Error in if ((seg1$chrom == seg2$chrom) & (seg1$copy.num == seg2$copy.num)) { : 
  missing value where TRUE/FALSE needed
Calls: mergeCNsegments -> compare_adjacent_segs
In addition: There were 50 or more warnings (use warnings() to see the first 50)
Execution halted

It seems like the code errors because the test cnv consensus data only has 1 row for BS_20TBZG09 which I tried to fix it with https://github.com/AlexsLemonade/OpenPBTA-analysis/pull/1121/commits/a273dcc7756ac091f24010e6a3adddd74205bb34

cnv_consensus %>% filter(ID %in% "BS_20TBZG09",!is.na(cnv_consensus$copy.num)) 
# A tibble: 1 x 7
  ID          chrom loc.start   loc.end num.mark seg.mean copy.num
  <chr>       <chr>     <dbl>     <dbl> <lgl>       <dbl>    <dbl>
1 BS_20TBZG09 chr12 132132000 132470393 NA          0.300        3
jaclyn-taroni commented 3 years ago

The tests currently pass and there are no changes, outside of those to the download data step, to the CircleCI config file?

kgaonkar6 commented 3 years ago

In addition to download data and circleCI config file, an update to 02-run-shatterseek-and-classify-confidence.R here https://github.com/AlexsLemonade/OpenPBTA-analysis/commit/a273dcc7756ac091f24010e6a3adddd74205bb34 was needed to pass CI checks

jaclyn-taroni commented 3 years ago

Yes, I saw that.
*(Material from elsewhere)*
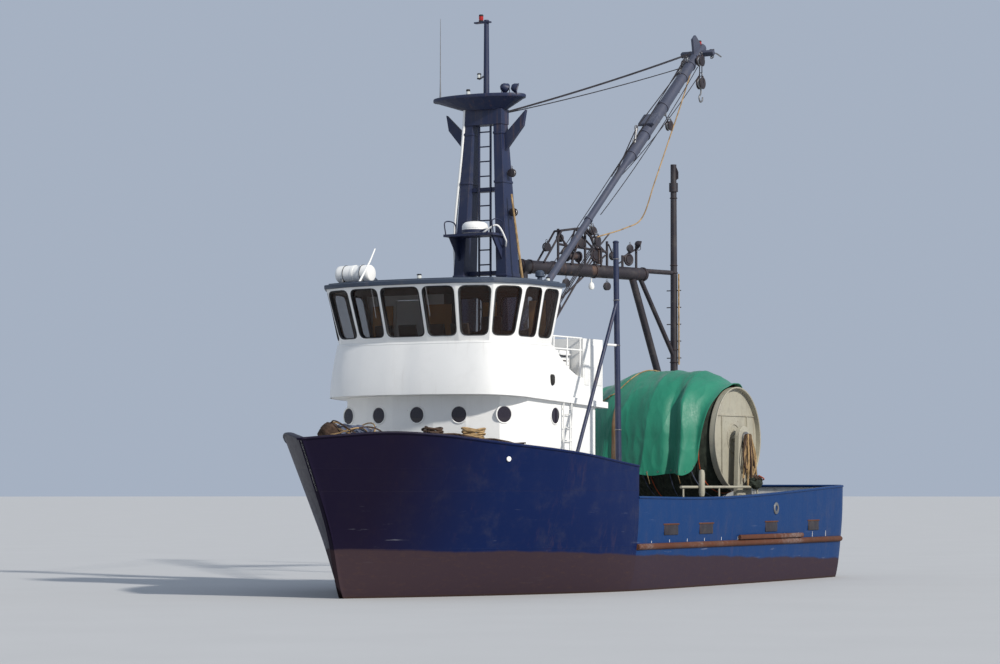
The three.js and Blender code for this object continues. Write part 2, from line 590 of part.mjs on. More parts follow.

I guess my point is that you didn't just try to solve the problem, you successfully solved the problem and that doesn't preclude merging this!

kgaonkar6 commented 3 years ago

Sorry for the confusion, I only added the 02-run-shatterseek-and-classify-confidence.R code update as a code review update for the CI to pass.

While rerunning the chromothripsis module I am erroring out in another place which I am still trying to figure out :

Evaluating the statistical criteria
Successfully finished!
[1] "Running: BS_JJNSP29S (102 of 777)"
Running..

Evaluating the statistical criteria
Error in seq.default(max(idxa), min(idxb), 1) : 
  'to' must be a finite number
Calls: shatterseek ... fmax2 -> nrow -> [ -> [.data.frame -> seq -> seq.default
In addition: There were 50 or more warnings (use warnings() to see the first 50)
Execution halted
kgaonkar6 commented 3 years ago

Assistance from Chromothripsis Analysis authors @LauraEgolf @yangyangclover will be helpful, I couldn't figured out why the sample BS_JJNSP29S errors out of shatterseek in v20.

jaclyn-taroni commented 3 years ago

@kgaonkar6 is this a problem with this pull request, the CI files, or a separate issue that comes up when running the entire pipeline (e.g., not using tested files)? I am confused.

kgaonkar6 commented 3 years ago

The 02-run-shatterseek-and-classify-confidence.R with the update https://github.com/AlexsLemonade/OpenPBTA-analysis/commit/a273dcc7756ac091f24010e6a3adddd74205bb34 works on the testing data (since I figured out the issue was that code could not handle cnv_current dataframes that had only 1 row) which then passes the CI.

Now I am trying to run the chromothripsis module on v20 data release to update the module before we can merge to master and I get the issue below:

Evaluating the statistical criteria
Successfully finished!
[1] "Running: BS_JJNSP29S (102 of 777)"
Running..

Evaluating the statistical criteria
Error in seq.default(max(idxa), min(idxb), 1) : 
  'to' must be a finite number
Calls: shatterseek ... fmax2 -> nrow -> [ -> [.data.frame -> seq -> seq.default
In addition: There were 50 or more warnings (use warnings() to see the first 50)
Execution halted
jaclyn-taroni commented 3 years ago

Does the output of that script go into the release or is it required for subtyping? If not, then it doesn’t preclude release in my opinion and we should file an issue that is separate from the release process.

kgaonkar6 commented 3 years ago

Ok sounds good, thanks for clarifying!

The outputs from chromothripsis are not released and not used in subtyping. I'll write up a different issue.